The pre-processor does all sort of things for us, including:
- It performs tri-glyph (special three character sequences that represented some of the special symbols that early keyboards didn't have) replacement.
- It performs macro replacement (i.e.
#define
) by simple textual replacement
- It grabs any header files and copies their entire contents to where the
#include
line was.
Under Linux, the program that does this is m4
, and using gcc
you can stop after this step by using the -E
flag.
After the pre-processor runs, we have a file that contains all the information that is necessary for the parser to run and check our syntax, and emit assembly. Under Linux, the program that most likely does this is cc1
, and using gcc
you can stop after this step by using the -s
flag.
The assembly is converted into object code by, most likely, the program gas
(GNU Assembler), and using gcc
you can stop at this step by using the -c
flag.
Finally one or more object files, along with libraries, are converted into an executable by the linker. The linker under Linux is normally ld
, and using gcc
without any special flags run all the way through this.
Since you specifically mentioned 'By the end of the day I need to transform my C code to a language that specifically my CPU should understand,' I'll explain a little about how compilers work.
Typical compilers do a few things.
First, they do something called lexing. This step takes individual characters and combines them into 'tokens' which are things the next step understands. This step differentiates between language keywords (like 'for' and 'if' in C), operators (like '+'), constants (like integers and string literals), and other stuff. What exactly it differentiates depends on the language itself.
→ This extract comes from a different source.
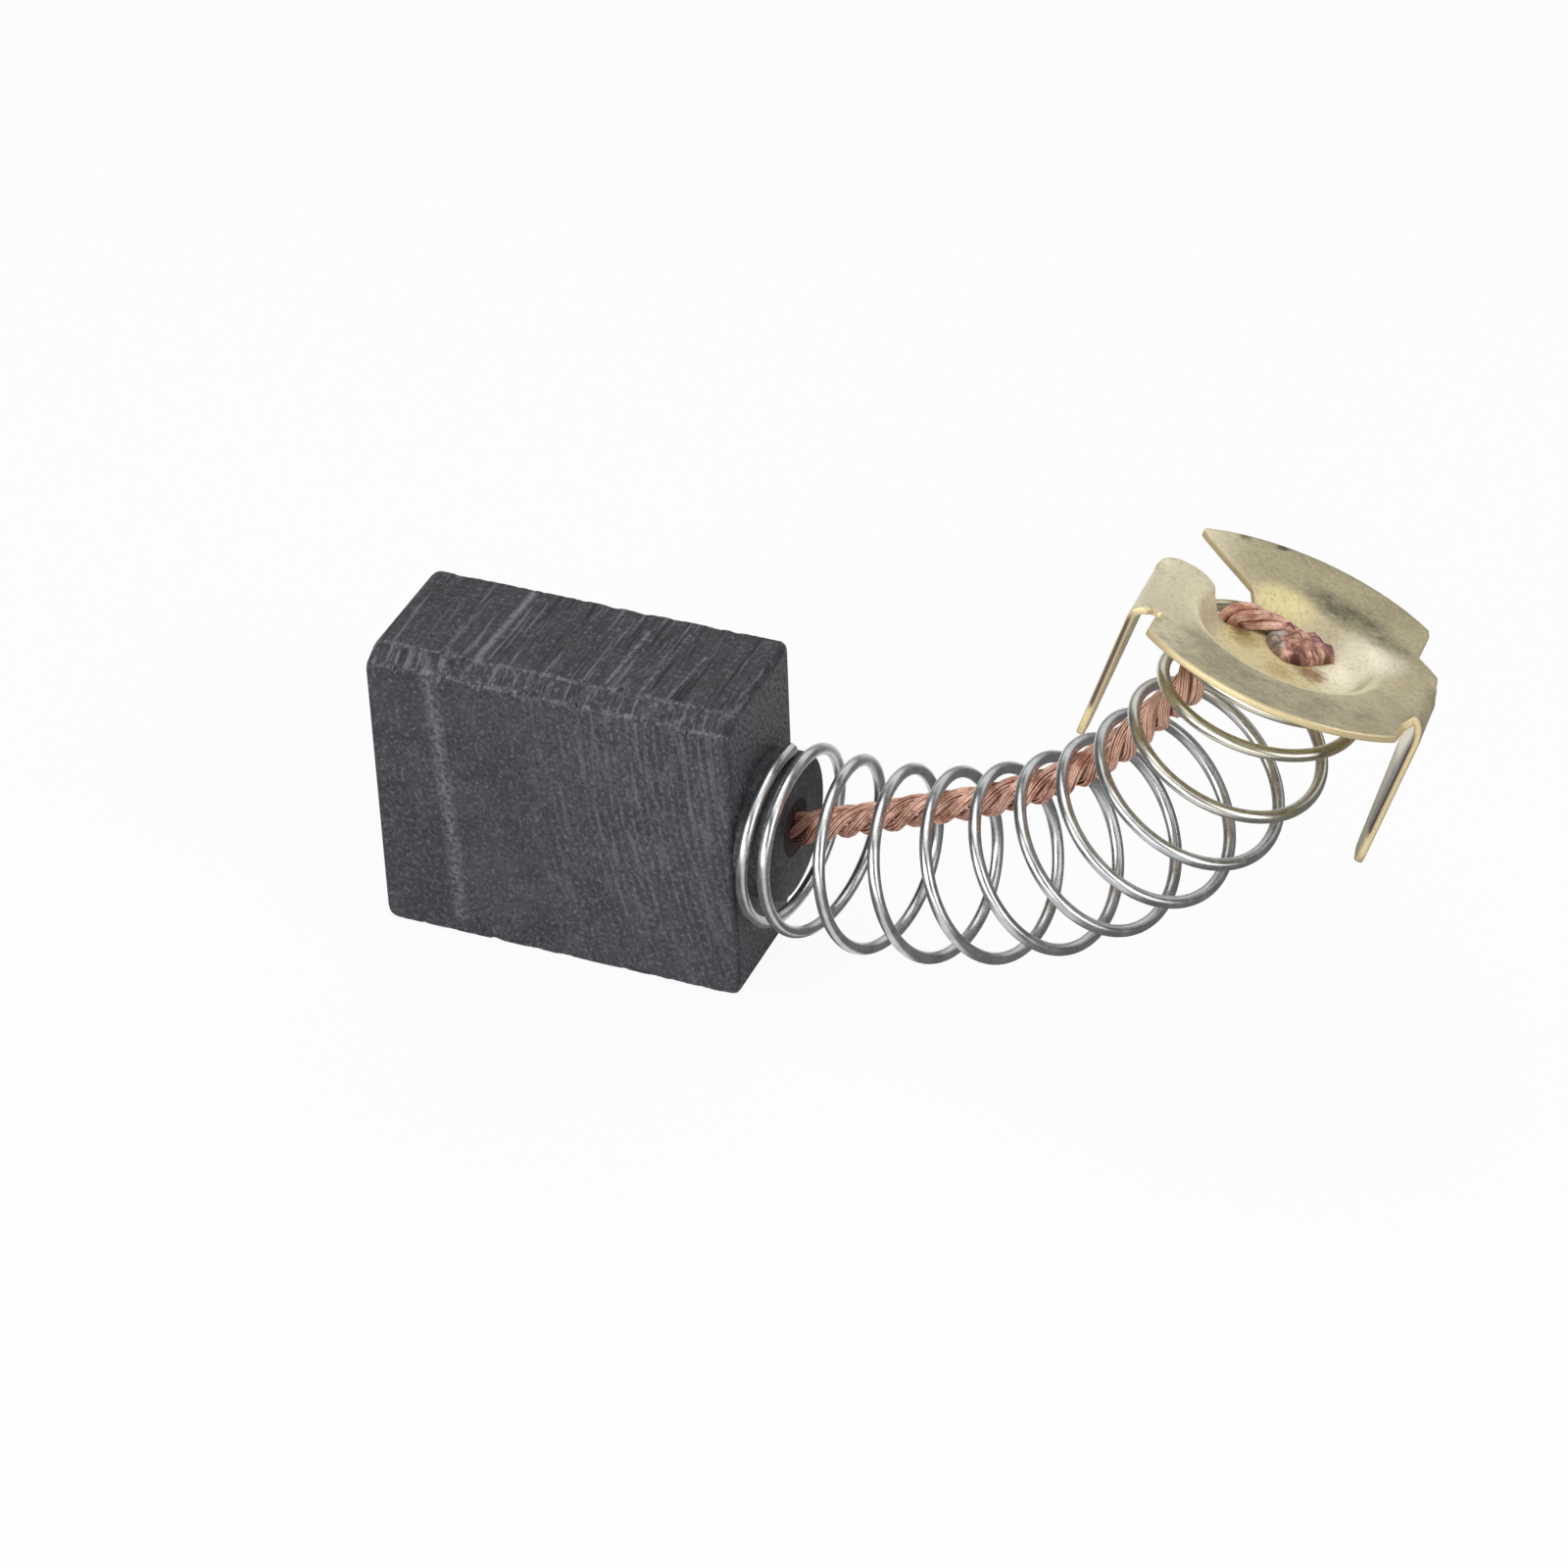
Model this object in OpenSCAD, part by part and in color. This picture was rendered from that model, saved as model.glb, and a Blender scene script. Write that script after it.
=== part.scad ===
// Carbon brush with a bowed pressure spring, a copper shunt and a stamped terminal.
// X runs along the block towards the spring, Y away from the viewer, Z up.
// The origin lies under the middle of the block, on the plane that it stands on.

/* [Carbon block] */
// Length from the contact face to the spring's face
block_length = 16; // [12:0.5:22]
// Height of the large faces
block_height = 13.5; // [12:0.5:18]
// Thickness across the narrow faces
block_thickness = 6.5; // [6.5:0.1:9]
// Width of the bevel on the upper near edge, across the narrow face
upper_bevel_across = 0.9; // [0.4:0.1:1.5]
// Depth of the same bevel, down the large face
upper_bevel_down = 0.5; // [0.3:0.1:1.5]
// Width of the bevel on the lower far edge, across the narrow face
lower_bevel_across = 1.9; // [0.5:0.1:2]
// Height of the same bevel, up the large face
lower_bevel_up = 2.1; // [0.5:0.1:3]
// Small chamfer on the edges that have no bevel
edge_break = 0.25; // [0.1:0.05:0.4]
// Radius worn on the two ends of the contact face
contact_round = 0.45; // [0.2:0.05:1]

/* [Spring seat] */
// Diameter of the round boss that centres the spring
boss_d = 6.2; // [5.6:0.1:6.8]
// Height of the boss
boss_h = 1.4; // [0.8:0.1:2]
// Chamfer round the boss
boss_chamfer = 0.15; // [0.05:0.05:0.3]
// Diameter of the hole that the shunt is tamped into
hole_d = 2.5; // [2:0.1:3.2]
// Depth of that hole from the top of the boss
hole_depth = 5; // [3.5:0.5:7]
// How far the tamped powder stands below the mouth of its hole
powder_recess = 0.05; // [0:0.05:0.3]

/* [Spring] */
// Thickness of the spring wire
wire_d = 0.5; // [0.4:0.05:0.6]
// Room between the boss and the inside of the coil
boss_fit = 0.4; // [0.35:0.05:0.5]
// How far the coil sags below the middle of the boss
coil_sag = 0.35; // [0:0.05:0.35]
// Number of turns from end to end
turns = 12.4; // [10:0.2:13]
// Turns laid close at the block
seat_turns = 1.1; // [0.8:0.1:1.5]
// Pitch of those turns
seat_pitch = 0.95; // [0.8:0.05:1.6]
// Turns laid close at the terminal
end_turns = 1.6; // [1:0.1:2]
// Pitch of those turns
end_pitch = 0.62; // [0.6:0.02:0.8]
// Angle at which the wire starts, from the top of the boss
start_angle = -12; // [-40:2:40]

/* [Bend of the spring] */
// Reach of the terminal from the block's rear face
bend_reach = 22.2; // [20:0.1:24]
// Height of the terminal above the middle of the boss
bend_rise = 14.7; // [13:0.1:16]
// Sideways place of the terminal
bend_sway = -0.35; // [-1.5:0.05:1.5]
// Droop of the spring's axis where it leaves the block
start_dip = 3.5; // [0:0.5:6]
// Turn of the same axis towards the viewer
start_swing = 6; // [0:0.5:8]
// How long the spring keeps its direction at the block
start_pull = 14.4; // [9:0.1:15]
// How long it keeps its direction at the terminal
end_pull = 3.3; // [2:0.1:10]
// Straight stretch of the spring's axis under the terminal
end_straight = 2.2; // [1.5:0.1:3]
// Lean of the terminal's axis away from the upright, towards +X
plate_lean = 18; // [10:1:25]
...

The next step is the parser, which takes the stream of tokens produced by the lexer and (commonly) converts it into something called an "Abstract Syntax Tree," or AST. The AST represents the computations done by the program with data structures that the compiler can navigate. Commonly the AST is language-independent, and compilers like GCC can parse different languages into a common AST format that the next step (the code generator) can understand.
Finally, the code-generator goes through the AST and outputs code that represents the semantics of the AST, that is, code that actually performs the computations that the AST represents.
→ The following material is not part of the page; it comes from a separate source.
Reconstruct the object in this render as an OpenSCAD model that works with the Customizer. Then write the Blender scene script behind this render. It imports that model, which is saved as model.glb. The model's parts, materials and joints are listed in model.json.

In the case of GCC, and probably other compilers, the compiler does not actually produce machine code. Instead, it outputs assembly code that it passes to an assembler. The assembler goes through a similar process of lexing, parsing, and code-generating to actually produce machine-code. After all, an assembler is just a compiler that compiles assembly code.
In the case of C (and many others) The assembler is commonly not the final step. The assembler produces things called object files, which contain unresolved references to functions in other object files or libraries (like printf in the C standard library or functions from other C files in your project). These object files are passed to something called a 'linker' whose job it is to combine all of the object files into a single binary, and resolve all of the unresolved references in the object files.
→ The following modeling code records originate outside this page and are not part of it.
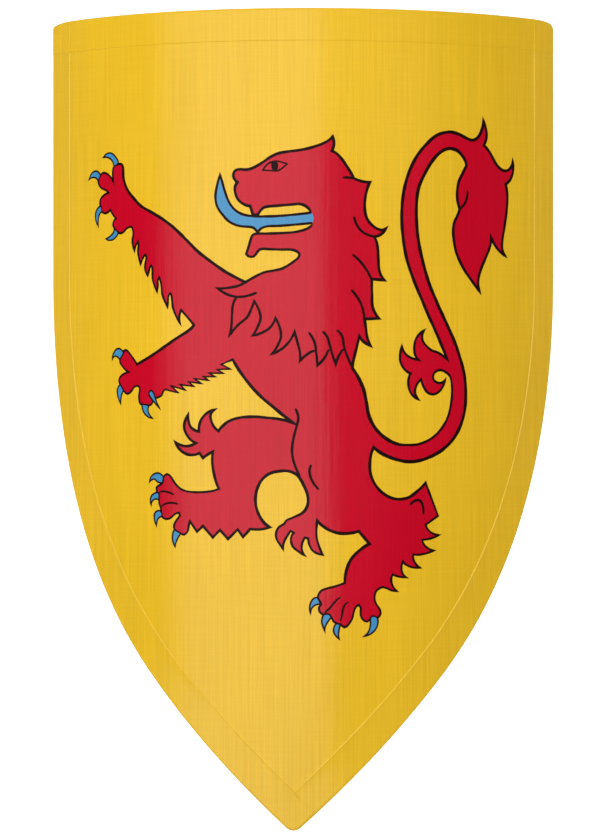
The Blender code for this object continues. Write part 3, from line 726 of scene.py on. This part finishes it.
def sheet_piece(name, back, front, materials, column, painting=None):
    """A closed sheet that fills the outline, between two heights, bent in upright columns."""
    edge = [(p.x * MM, p.y * MM) for p in OUTLINE.edge]
    points, edges = [], []

    def add_ring(ring):
        first = len(points)
        points.extend(ring)
        edges.extend((first + i, first + (i + 1) % len(ring)) for i in range(len(ring)))

    add_ring(edge)
    for shape in painting.shapes() if painting else []:
        add_ring([(p.x * MM, p.y * MM) for p in shape])
    reach = HALF_GIRTH * MM
    for u in spaced(-reach, reach, column * MM)[1:-1]:
        edges.append((len(points), len(points) + 1))
        points += [(u, -CUT_MARGIN), (u, HEIGHT * MM + CUT_MARGIN)]
    verts, _, faces, _, _, _ = delaunay_2d_cdt([Vector(p) for p in points], edges, [], 0, CUT_MERGE)
    corners = np.array([(v.x, v.y) for v in verts])
    triangles = np.array(faces)
    centres = corners[triangles].mean(axis=1)
    kept = winding(centres, edge) != 0
    triangles, centres = triangles[kept], centres[kept]
    used, index = np.unique(triangles, return_inverse=True)
    triangles = index.reshape(-1, 3)
    flats = corners[used] / MM
    a, b, c = (flats[triangles[:, k]] for k in range(3))
    # The flat pattern's t runs down, so a front face turns the other way there
    turned = np.cross(b - a, c - a) > 0
    triangles[turned] = triangles[turned][:, ::-1]
    count = len(flats)
    ends = np.concatenate([triangles[:, [0, 1]], triangles[:, [1, 2]], triangles[:, [2, 0]]])
    pairs = {(int(p), int(q)) for p, q in ends}
    rim = [(p, q) for p, q in pairs if (q, p) not in pairs]
    faces = triangles.tolist() + (triangles[:, ::-1] + count).tolist()
    faces += [[q, p, p + count, q + count] for p, q in rim]
    where = [bend(u, t, front) for u, t in flats] + [bend(u, t, back) for u, t in flats]
    which = None
    if painting:
        which = [*painting.paint_of(centres / MM), *([GROUND] * (len(triangles) + len(rim)))]
    piece = finished_piece(name, where, faces, [*flats, *flats], materials, which)
    turn = LAID.to_3x3()
    smooth = [turn @ bend_normal(u) for u, _ in flats]
    normals = [smooth[v] for face in triangles for v in face]
    normals += [-smooth[v] for face in triangles for v in face[::-1]]
    for p, q in rim:
        along = where[q] - where[p]
        out = turn @ along.cross(bend_normal(flats[p][0])).normalized()
        normals += [out] * 4
    piece.data.normals_split_custom_set(normals)
    return piece


def lofted(count, around):
    """The faces of a loft through a number of closed sections, each of so many points, with its two ends."""
    faces = []
    for i in range(count - 1):
        for k in range(around):
            a, b = i * around + k, i * around + (k + 1) % around
            faces.append([a, a + around, b + around, b])
    faces.append(list(range(around)))
    faces.append([(count - 1) * around + k for k in reversed(range(around))])
    return faces


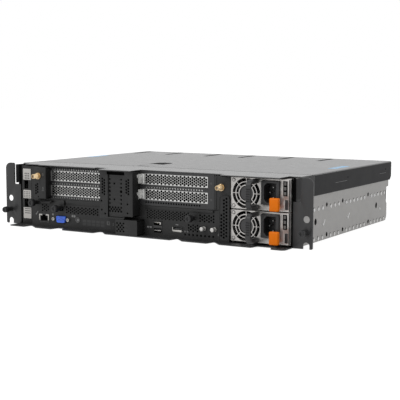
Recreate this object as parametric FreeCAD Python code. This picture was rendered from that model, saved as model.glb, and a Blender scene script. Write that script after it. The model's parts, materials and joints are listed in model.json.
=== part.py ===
import FreeCAD, Part
import math
import os

# A two-unit, short-depth edge server with all its connectors at the front.
# Millimetres. X runs to the viewer's right, the front looks along -Y and Z is up.
# X = 0 is the middle of the rack panel, Y = 0 the front of the rack ears and Z = 0 the underside.

# Rack panel
rack_hole_pitch = 465.1
rack_hole_edge = 8.45
rack_hole_inset = 14.65
ear_height = 87.2
ear_lift = 0.4
ear_sheet = 2.0
ear_lap = 4.4
ear_corner = 8.0
ear_slot_width = 8.6
rack_hole_height = 36.75
rack_notch_top = 8.75
ear_screw_height = 21.0
ear_side_length = 52.0
ear_window_bottom = 57.5
ear_window_width = 11.5
ear_wing_proud = 2.5
ear_wing_foot = 6.0

panel_width = rack_hole_pitch + 2 * rack_hole_edge
half_panel = panel_width / 2
half_hole_pitch = rack_hole_pitch / 2
wall_outer = half_hole_pitch - rack_hole_inset
ear_inner = wall_outer - ear_lap

# Chassis tray
chassis_sheet = 1.2
chassis_rear = 320.0
wall_tab_rear = 325.7
wall_notch_rear = 313.0
wall_corner = 9.0
wall_inner = wall_outer - chassis_sheet

# Cover
cover_top = 87.25
cover_sheet = 1.0
cover_rear = 333.0
cover_flange_bottom = 59.8
cover_rear_flange = 9.0
cover_rear_chamfer = 5.0
cover_front = -3.0
cover_side_front = 11.5
cover_side_notch = 9.5
cover_tab_setback = 8.0
psu_tab_reach = 10.7
centre_tab_reach = 5.0
latch_cup_x = -42.0
latch_cup_width = 25.0
latch_cup_front = 56.0
latch_cup_rear = 121.0
latch_cup_depth = 10.0
latch_cup_bevel = 2.0
latch_cup_end = 7.0
latch_lever_width = 18.0
latch_lever_thickness = 3.0
latch_finger_gap = 16.0
latch_pin_radius = 1.5
latch_pin_drop = 4.2
latch_pin_setback = 7.0
latch_sheet = 1.0

# Gaps between pieces
slip = 0.3
shaft_slip = 0.05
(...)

Finally, after all of these steps, you have a complete executable binary.
Note that this is the way that GCC and many, many other compilers work, but it's not necessarily the case. Any program that you could write that accurately accepts a stream of C code and outputs a stream of some other code (assembly, machine code, even javascript) that is equivalent, is a compiler.
Also, the steps are not always completely separate. Rather than lexing and entire file, then parsing the entire result, then generating code for the entire AST, a compiler may do a bit of lexing, then start parsing when it has some tokens, then go back to lexing when the parser needs more tokens. When the parser feels it knows enough, it might do some code generation before having the lexer produce some more tokens for it.
” By the end of the day I need to transform my C code to a language that specifically my CPU should understand. So, who cares about knowing my CPU-specific instructions? The operating system?
The CPU.
But note that on a modern computer the apparently single CPU is just an illusion.
It's a good enough conceptual model for simple C programming, though.
” Is gcc converting any C to assembly language?
If you ask it to. Option -S
will generate an assembly listing. For the PC you can choose between AT&T syntax, which is ugly as sin, peppered with percent signs, and the ordinary Intel syntax. Unfortunately AT&T (selectable via -masm=att
IIRC) is the default, but you can use -masm=intel
to get ordinary assembly.
If you don't ask it to produce assembly, then gcc presumably generates object code directly from its internal abstract syntax tree (AST).
Producing assembly language as an intermediate form would just be adding complexity and inefficiency, so I highly doubt that it does that.
” I know (actually guess) that for each processor type I will need an assembler that will interpret (?) the assembly code and translate to my CPU specific instructions. Where is this assembler (who ships it)? Does it comes with the OS?
You don't need such assembler. But gcc ships with an assembler, as
. Unix-like OS-es typically have gcc
and as
bundled, while Windows does not have developer tools bundled. Microsoft's dev tools are however free for downloading, now (in the last week or so) including the full Visual Studio IDE. Microsoft's assembler is ml.exe
, and is known as MASM, the Macro Assembler (as if there were no other macro assemblers).
” Why exactly I can't see the 0s and 1s if I open the binary file with a text editor?
That depends on the text editor, although I don't know of any that can present 0s and 1s; text editors are designed to interpret bytes as text.
You can just write such a text editor if you want it.
Fair warning though: it has no practical use that I can think of.
Finally regarding the question in the title,
” What are the main steps behind compiling?
In practice there are two main steps: compilation and linking. The compilation step is further subdivided inte preprocessing and core language compilation, i.e.,
compilation → linking
… is really
(preprocessing → core language compilation) → linking
During the preprocessing source code files are combined via #include
directives. This produces a full translation unit of source code. The core language compilation translates that to an object code file, which contains machine code with some unresolved references.
Then finally the linking step combines object code files (including object code file contents in libraries) to create a single complete executable.